-- Provided data start --

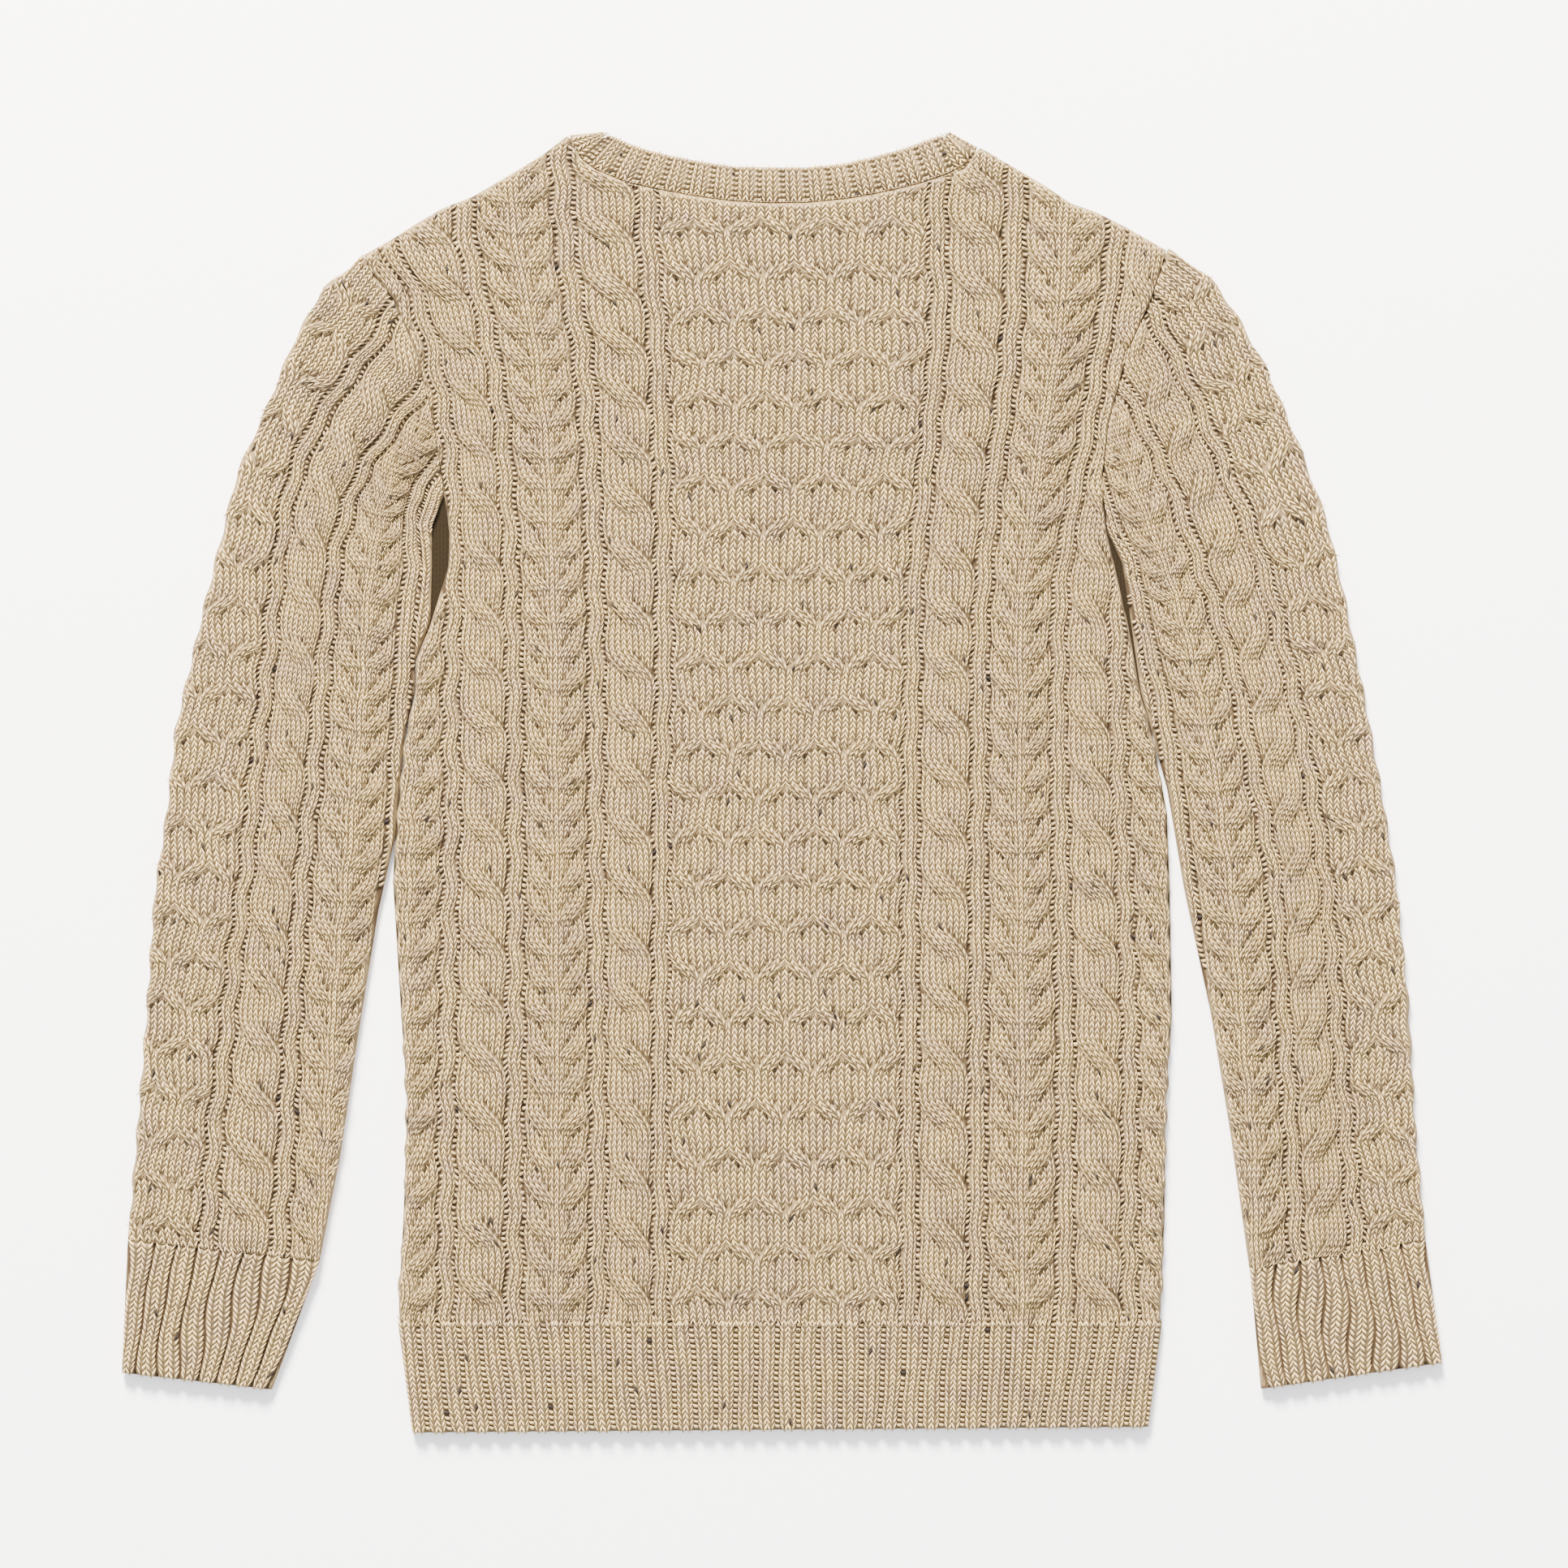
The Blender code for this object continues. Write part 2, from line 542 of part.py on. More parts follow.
def front_panel():
    """The layer under the back: its neck is lower, and it fills the gaps under the arms."""
    left_corner = (SHOULDER_L[-1][0] - 0.6, SHOULDER_L[-1][1] + SEAM)
    right_corner = (SHOULDER_R[0][0] + 0.6, SHOULDER_R[0][1] + SEAM)
    outline = [(x, y, True) for x, y in SHOULDER_L[:-1] + (left_corner,)]
    neck = list(zip(NECK_FRONT["seam_x"], NECK_FRONT["seam_down"]))[1:-1]
    outline += [(x, y + 0.7, False) for x, y in neck]
    outline += [(x, y, True) for x, y in (right_corner,) + SHOULDER_R[1:]]
    outline += [(x, y, False) for x, y in ARMHOLE_R[2:-1] + UNDERARM_R]
    sides = [y for y in BACK["down"] if -75 < y < HEM_LINE] + [HEM_LINE]
    outline += [(back_at("edge_r", y), y, True) for y in sides]
    outline += [(back_at("edge_l", y), y, True) for y in sides[::-1]]
    outline += [(x, y, False) for x, y in UNDERARM_L + ARMHOLE_L[-2:1:-1]]
    return slab("front_panel", outline, BEVEL, WOOL)


# Ribbing of the hem and the cuffs.
def ribbed(name, table, tube):
    """Ribbing between its top and end lines, as one layer or as a flattened tube."""
    mesh = Mesh(name)
    (ax, ay), (bx, by) = table["top"]
    (cx, cy), (dx, dy) = table["end"]
    ribs = table["ribs"]
    width = math.hypot(bx - ax, by - ay)
    shares = [0.0]
    for k in range(ribs):
        shares += [(k + step) / ribs for step in (0.10, 0.22, 0.70, 0.84)]
    shares.append(1.0)
    columns = []
    for t in shares:
        up = RIDGE if 0.15 < t * ribs % 1 < 0.78 else 0.0
        roll = quarter_round(min(t, 1 - t) * width / RIB_ROLL)
        height = BACK_IN + EDGE_LOW + (GROUND - EDGE_LOW + up) * roll
        top = at(ax + (bx - ax) * t, ay + (by - ay) * t, height)
        end = at(cx + (dx - cx) * t, cy + (dy - cy) * t, height)
        columns.append([top, end])
    loop = mesh.face_of(columns)
    if tube:
        close_tube(mesh, loop, 2, len(columns), 2)
    else:
        mesh.lid(loop, BACK_IN)
    return mesh.build(RIB_WOOL)


def front_hem():
    (ax, ay), (bx, by) = HEM["top"]
    (cx, cy), (dx, dy) = HEM["end"]
    outline = [(ax, ay, True), (bx, by, True), (dx, dy, True), (cx, cy, True)]
    return slab("front_hem_rib", outline, BEVEL, RIB_WOOL)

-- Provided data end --

▶ _Problem description_
Set down every line of the listing above again, exactly as given.

▶ _Written answer_
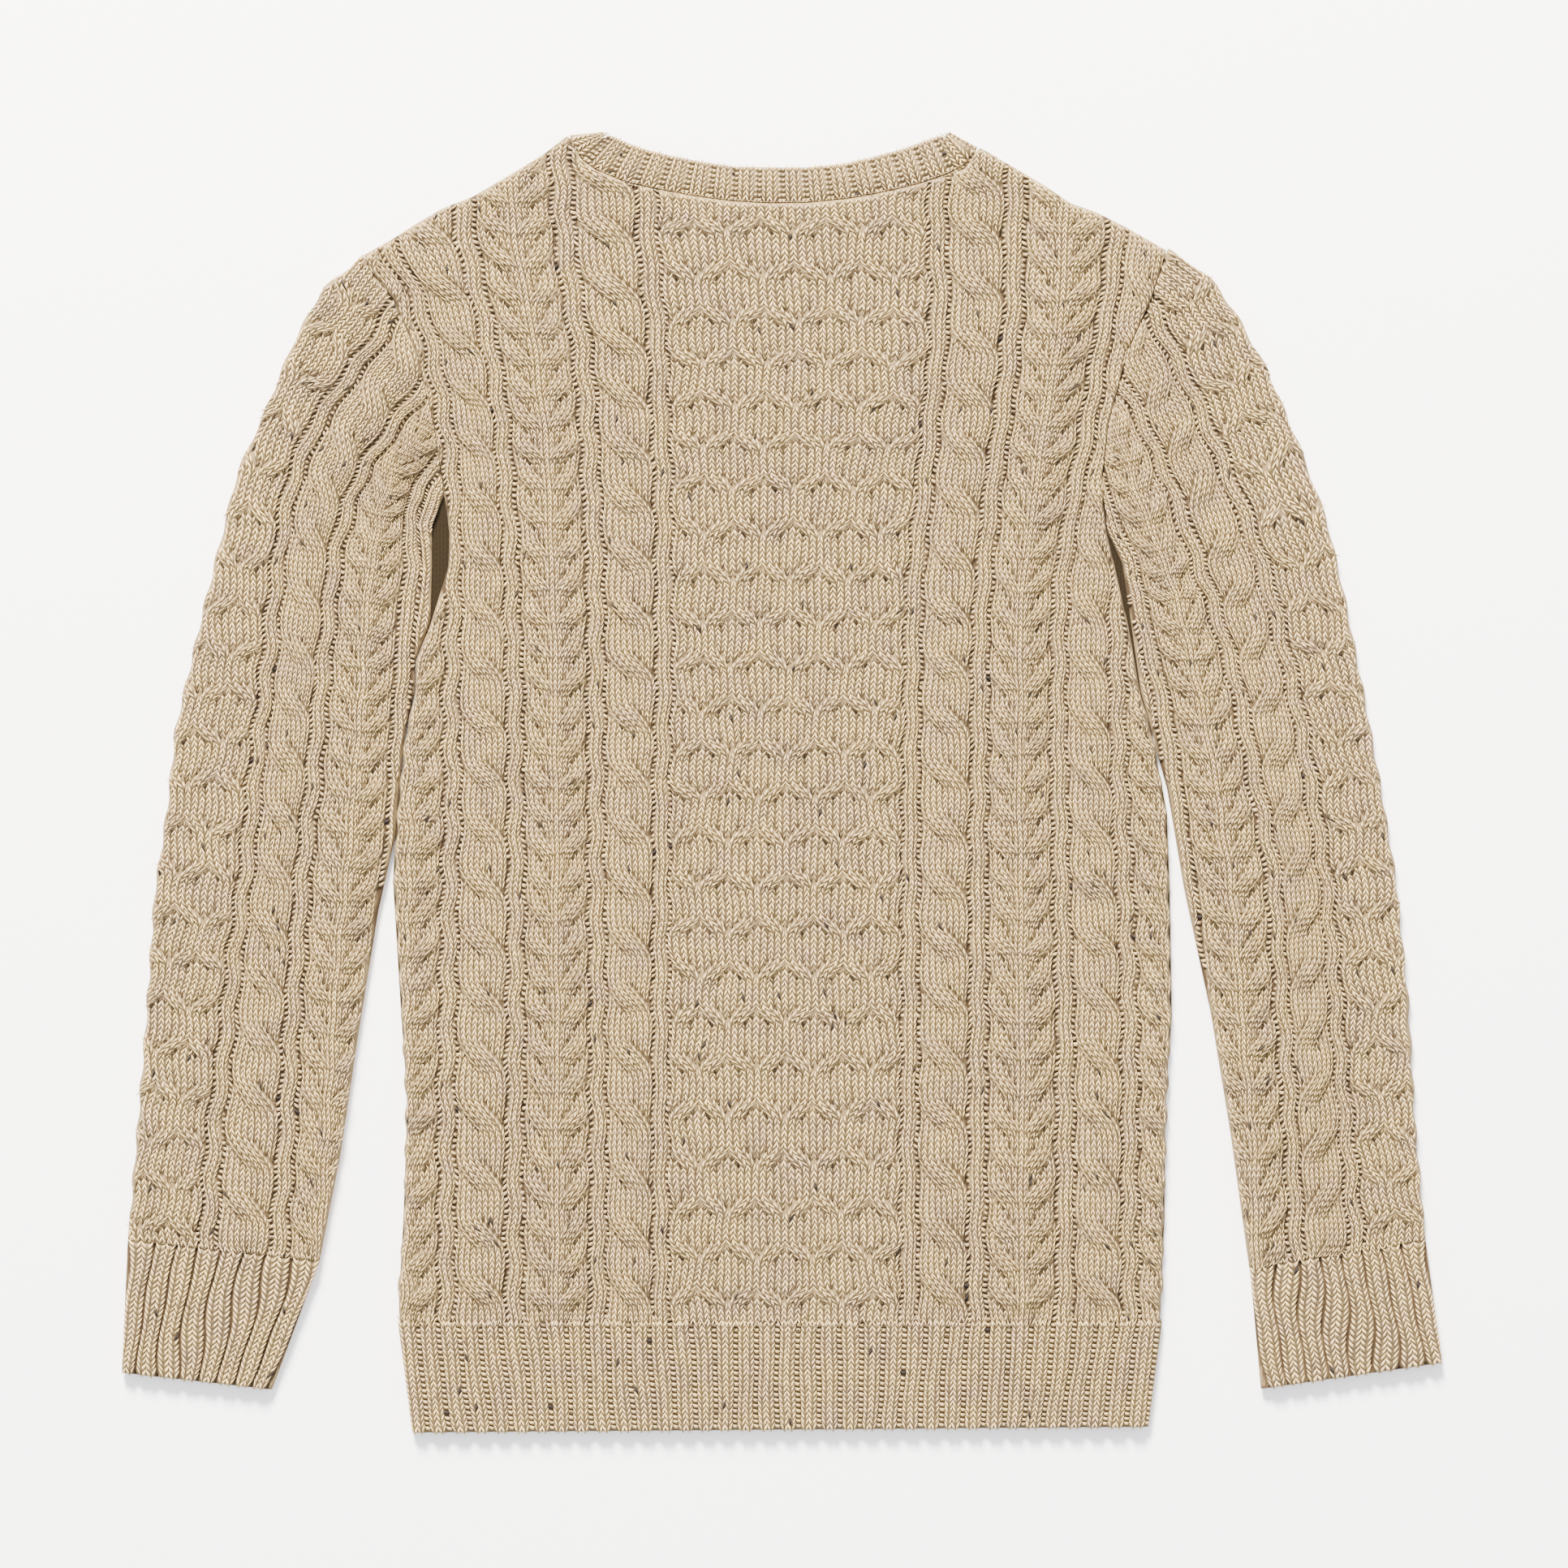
The Blender code for this object continues. Write part 2, from line 542 of part.py on. More parts follow.
def front_panel():
    """The layer under the back: its neck is lower, and it fills the gaps under the arms."""
    left_corner = (SHOULDER_L[-1][0] - 0.6, SHOULDER_L[-1][1] + SEAM)
    right_corner = (SHOULDER_R[0][0] + 0.6, SHOULDER_R[0][1] + SEAM)
    outline = [(x, y, True) for x, y in SHOULDER_L[:-1] + (left_corner,)]
    neck = list(zip(NECK_FRONT["seam_x"], NECK_FRONT["seam_down"]))[1:-1]
    outline += [(x, y + 0.7, False) for x, y in neck]
    outline += [(x, y, True) for x, y in (right_corner,) + SHOULDER_R[1:]]
    outline += [(x, y, False) for x, y in ARMHOLE_R[2:-1] + UNDERARM_R]
    sides = [y for y in BACK["down"] if -75 < y < HEM_LINE] + [HEM_LINE]
    outline += [(back_at("edge_r", y), y, True) for y in sides]
    outline += [(back_at("edge_l", y), y, True) for y in sides[::-1]]
    outline += [(x, y, False) for x, y in UNDERARM_L + ARMHOLE_L[-2:1:-1]]
    return slab("front_panel", outline, BEVEL, WOOL)


# Ribbing of the hem and the cuffs.
def ribbed(name, table, tube):
    """Ribbing between its top and end lines, as one layer or as a flattened tube."""
    mesh = Mesh(name)
    (ax, ay), (bx, by) = table["top"]
    (cx, cy), (dx, dy) = table["end"]
    ribs = table["ribs"]
    width = math.hypot(bx - ax, by - ay)
    shares = [0.0]
    for k in range(ribs):
        shares += [(k + step) / ribs for step in (0.10, 0.22, 0.70, 0.84)]
    shares.append(1.0)
    columns = []
    for t in shares:
        up = RIDGE if 0.15 < t * ribs % 1 < 0.78 else 0.0
        roll = quarter_round(min(t, 1 - t) * width / RIB_ROLL)
        height = BACK_IN + EDGE_LOW + (GROUND - EDGE_LOW + up) * roll
        top = at(ax + (bx - ax) * t, ay + (by - ay) * t, height)
        end = at(cx + (dx - cx) * t, cy + (dy - cy) * t, height)
        columns.append([top, end])
    loop = mesh.face_of(columns)
    if tube:
        close_tube(mesh, loop, 2, len(columns), 2)
    else:
        mesh.lid(loop, BACK_IN)
    return mesh.build(RIB_WOOL)


def front_hem():
    (ax, ay), (bx, by) = HEM["top"]
    (cx, cy), (dx, dy) = HEM["end"]
    outline = [(ax, ay, True), (bx, by, True), (dx, dy, True), (cx, cy, True)]
    return slab("front_hem_rib", outline, BEVEL, RIB_WOOL)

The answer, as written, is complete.